As well as recording habitats, the project team have been mapping features that are of probable historical, geological and archaeological interest (e.g. old quarries, mineral veins, shipwrecks, fishing marks, etc.).

Chairman of the Société MBS, Francis Binney, says: ‘ From this work we suspect that we have discovered some significant prehistoric structures on the south-east coast (Figure 2); we have also found two unexploded German artillery shells.

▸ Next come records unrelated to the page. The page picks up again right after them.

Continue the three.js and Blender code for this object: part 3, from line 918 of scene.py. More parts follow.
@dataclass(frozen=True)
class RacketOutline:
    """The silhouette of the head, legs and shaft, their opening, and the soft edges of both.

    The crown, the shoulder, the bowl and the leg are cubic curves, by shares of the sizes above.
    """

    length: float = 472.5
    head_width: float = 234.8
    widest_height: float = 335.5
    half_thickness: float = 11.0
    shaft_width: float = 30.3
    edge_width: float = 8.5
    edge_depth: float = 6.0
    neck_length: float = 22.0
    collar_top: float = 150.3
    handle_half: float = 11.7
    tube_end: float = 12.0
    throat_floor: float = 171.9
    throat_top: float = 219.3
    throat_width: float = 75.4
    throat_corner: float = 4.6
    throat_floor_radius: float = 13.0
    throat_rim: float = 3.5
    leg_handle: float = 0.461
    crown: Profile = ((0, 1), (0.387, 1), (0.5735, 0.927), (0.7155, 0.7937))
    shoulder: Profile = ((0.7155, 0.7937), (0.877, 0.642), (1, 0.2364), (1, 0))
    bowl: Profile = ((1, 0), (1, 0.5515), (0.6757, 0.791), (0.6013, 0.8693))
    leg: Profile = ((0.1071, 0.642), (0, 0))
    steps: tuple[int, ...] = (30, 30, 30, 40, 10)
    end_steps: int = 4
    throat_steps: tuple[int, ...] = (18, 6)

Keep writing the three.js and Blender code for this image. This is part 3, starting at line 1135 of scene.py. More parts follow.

‘The process of creating a digital map started in the summer of 2015. We prioritised around St Catherine’s Bay, where Jersery Electricity is replacing its original undersea cable in 2016, as a gesture of thanks for the Company’s generous support of the project (Figure 3). A second phase of mapping will begin in the summer of 2016, once a majority of the seashore survey work has been completed.

Figure 4

LOOKING FORWARD

‘In 2016 we shall be focusing our attention on the north and west coasts, as well as the many small inshore rocks and reefs that are better accessed by boat. These reefs are of particular importance as their relative inaccessibility makes them an interesting comparison habitat for the areas of coastline that receive more regular human traffic. The steep profile of some parts of the coast will makes its assessment and mapping more challenging but it is expected that these areas will be surveyed by kayak, boat or aerial drones.

FUNDING

‘The project was able to get underway properly due to a generous donation by Jersey Electricity. This initial donation allowed the MBS to acquire the necessary equipment for the survey work and to begin the mapping to process at a rapid pace. 

Over the summer of 2015 two further grants were sourced from the Howard Davis Farm Trust and the John Lewis Foundation, allowing work to continue apace. This has brought the project to just shy of 50% of our planned budget for full implementation and we are actively searching for funders to help bring the project to its conclusion.

Jersey Electricity has been by far our most generous backer to date and our thanks for this is immeasurable. The project could never have got underway without their support, especially as the other funding bodies have seen JE’s support as an endorsement of the project’s validity and value to Jersey.